Begin Data excerpt
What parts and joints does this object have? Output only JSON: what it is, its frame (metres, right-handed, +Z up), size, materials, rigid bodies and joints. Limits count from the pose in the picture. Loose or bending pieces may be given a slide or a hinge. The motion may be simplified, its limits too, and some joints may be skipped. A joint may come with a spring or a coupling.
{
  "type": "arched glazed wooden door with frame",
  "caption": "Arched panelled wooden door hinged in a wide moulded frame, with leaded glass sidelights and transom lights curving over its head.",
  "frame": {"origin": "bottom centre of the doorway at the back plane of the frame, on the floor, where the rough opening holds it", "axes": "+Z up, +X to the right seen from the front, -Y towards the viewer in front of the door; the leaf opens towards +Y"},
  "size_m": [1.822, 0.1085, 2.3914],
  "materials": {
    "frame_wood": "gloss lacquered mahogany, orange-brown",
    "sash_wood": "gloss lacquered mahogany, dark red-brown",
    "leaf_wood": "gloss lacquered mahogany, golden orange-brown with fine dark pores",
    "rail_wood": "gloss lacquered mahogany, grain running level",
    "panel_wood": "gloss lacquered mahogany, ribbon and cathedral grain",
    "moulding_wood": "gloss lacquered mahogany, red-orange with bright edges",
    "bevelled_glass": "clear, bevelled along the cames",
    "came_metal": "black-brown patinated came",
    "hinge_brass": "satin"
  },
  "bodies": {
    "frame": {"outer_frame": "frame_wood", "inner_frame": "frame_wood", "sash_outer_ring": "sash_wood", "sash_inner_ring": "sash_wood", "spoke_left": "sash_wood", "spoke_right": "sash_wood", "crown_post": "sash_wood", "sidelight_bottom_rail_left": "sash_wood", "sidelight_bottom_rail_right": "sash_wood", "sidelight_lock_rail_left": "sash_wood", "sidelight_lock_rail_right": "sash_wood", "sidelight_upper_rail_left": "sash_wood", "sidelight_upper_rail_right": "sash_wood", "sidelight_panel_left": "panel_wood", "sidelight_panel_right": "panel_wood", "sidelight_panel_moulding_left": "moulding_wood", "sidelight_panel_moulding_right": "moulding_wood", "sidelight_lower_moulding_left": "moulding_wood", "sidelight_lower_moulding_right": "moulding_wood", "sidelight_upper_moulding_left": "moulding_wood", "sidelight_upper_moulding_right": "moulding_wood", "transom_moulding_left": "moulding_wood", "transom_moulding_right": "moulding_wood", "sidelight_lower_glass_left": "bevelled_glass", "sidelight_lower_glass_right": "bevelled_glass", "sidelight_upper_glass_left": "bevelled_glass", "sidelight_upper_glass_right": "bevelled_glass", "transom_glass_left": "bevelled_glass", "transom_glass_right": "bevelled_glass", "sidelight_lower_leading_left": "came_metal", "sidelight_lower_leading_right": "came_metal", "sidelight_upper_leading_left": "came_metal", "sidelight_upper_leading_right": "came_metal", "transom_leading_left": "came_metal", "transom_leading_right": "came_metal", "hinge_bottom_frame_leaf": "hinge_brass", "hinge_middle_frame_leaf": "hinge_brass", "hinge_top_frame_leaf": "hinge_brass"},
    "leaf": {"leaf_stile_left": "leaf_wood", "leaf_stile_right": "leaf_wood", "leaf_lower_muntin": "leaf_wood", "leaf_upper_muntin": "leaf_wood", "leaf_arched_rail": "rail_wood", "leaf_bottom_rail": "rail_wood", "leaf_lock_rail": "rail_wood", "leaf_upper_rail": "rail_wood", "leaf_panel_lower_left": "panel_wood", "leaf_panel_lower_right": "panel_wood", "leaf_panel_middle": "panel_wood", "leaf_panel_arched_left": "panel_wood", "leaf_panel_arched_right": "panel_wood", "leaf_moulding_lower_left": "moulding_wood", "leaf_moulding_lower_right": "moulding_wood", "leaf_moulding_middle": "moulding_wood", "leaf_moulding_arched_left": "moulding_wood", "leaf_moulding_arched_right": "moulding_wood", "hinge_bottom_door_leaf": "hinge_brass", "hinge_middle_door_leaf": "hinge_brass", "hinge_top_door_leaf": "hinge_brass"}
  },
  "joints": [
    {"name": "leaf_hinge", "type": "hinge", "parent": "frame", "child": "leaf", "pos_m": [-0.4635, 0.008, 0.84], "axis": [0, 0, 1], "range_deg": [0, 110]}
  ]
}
End Data excerpt
→ **What is needed**
Extract from the data every line where "joints" shows up.

→ **Exercise answer**
What parts and joints does this object have? Output only JSON: what it is, its frame (metres, right-handed, +Z up), size, materials, rigid bodies and joints. Limits count from the pose in the picture. Loose or bending pieces may be given a slide or a hinge. The motion may be simplified, its limits too, and some joints may be skipped. A joint may come with a spring or a coupling.
  "joints": [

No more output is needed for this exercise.